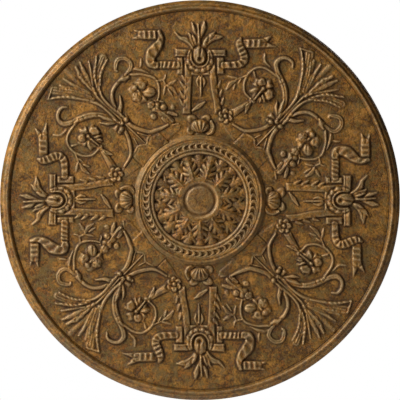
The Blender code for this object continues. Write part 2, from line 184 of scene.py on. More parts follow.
class Relief:
    """The carved heights of one grid of points, in millimetres in front of the field."""

    def __init__(self, across, out):
        """Starts flat, with the place of each grid point in the drawing."""
        self.across = across
        self.out = out
        self.height = np.zeros_like(across)
        self.turn(0.0)

    def turn(self, lead):
        """Draws what follows turned clockwise by so many degrees."""
        angle = math.radians(lead)
        self.u = self.across * math.cos(angle) - self.out * math.sin(angle)
        self.v = self.across * math.sin(angle) + self.out * math.cos(angle)

    def near(self, low, high):
        """The grid's points inside a box of the drawing."""
        u, v = self.u, self.v
        return np.nonzero((u > low[0]) & (u < high[0]) & (v > low[1]) & (v < high[1]))

    def round_about(self, place, reach):
        """The grid's points in a square round a place."""
        return self.near((place[0] - reach, place[1] - reach), (place[0] + reach, place[1] + reach))

    def keep(self, spot, rise):
        """Raises the points to a rise where that is higher."""
        self.height[spot] = np.maximum(self.height[spot], rise)

    def along(self, path, reach):
        """For the points near a line: their indices, distance, share along it and side (-1 on the left)."""
        line, shares = smooth_path(path)
        spot = self.near(line.min(axis=0) - reach, line.max(axis=0) + reach)
        u, v = self.u[spot], self.v[spot]
        best = np.full(u.shape, 1e9)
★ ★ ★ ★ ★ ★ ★
(REQUIRED TASK):
Reproduce each line verbatim.

(SOLUTION FOR THIS PROBLEM):
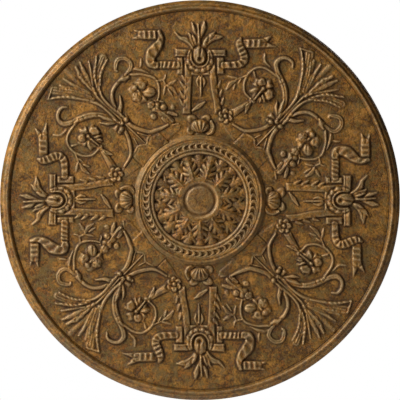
The Blender code for this object continues. Write part 2, from line 184 of scene.py on. More parts follow.
class Relief:
    """The carved heights of one grid of points, in millimetres in front of the field."""

    def __init__(self, across, out):
        """Starts flat, with the place of each grid point in the drawing."""
        self.across = across
        self.out = out
        self.height = np.zeros_like(across)
        self.turn(0.0)

    def turn(self, lead):
        """Draws what follows turned clockwise by so many degrees."""
        angle = math.radians(lead)
        self.u = self.across * math.cos(angle) - self.out * math.sin(angle)
        self.v = self.across * math.sin(angle) + self.out * math.cos(angle)

    def near(self, low, high):
        """The grid's points inside a box of the drawing."""
        u, v = self.u, self.v
        return np.nonzero((u > low[0]) & (u < high[0]) & (v > low[1]) & (v < high[1]))

    def round_about(self, place, reach):
        """The grid's points in a square round a place."""
        return self.near((place[0] - reach, place[1] - reach), (place[0] + reach, place[1] + reach))

    def keep(self, spot, rise):
        """Raises the points to a rise where that is higher."""
        self.height[spot] = np.maximum(self.height[spot], rise)

    def along(self, path, reach):
        """For the points near a line: their indices, distance, share along it and side (-1 on the left)."""
        line, shares = smooth_path(path)
        spot = self.near(line.min(axis=0) - reach, line.max(axis=0) + reach)
        u, v = self.u[spot], self.v[spot]
        best = np.full(u.shape, 1e9)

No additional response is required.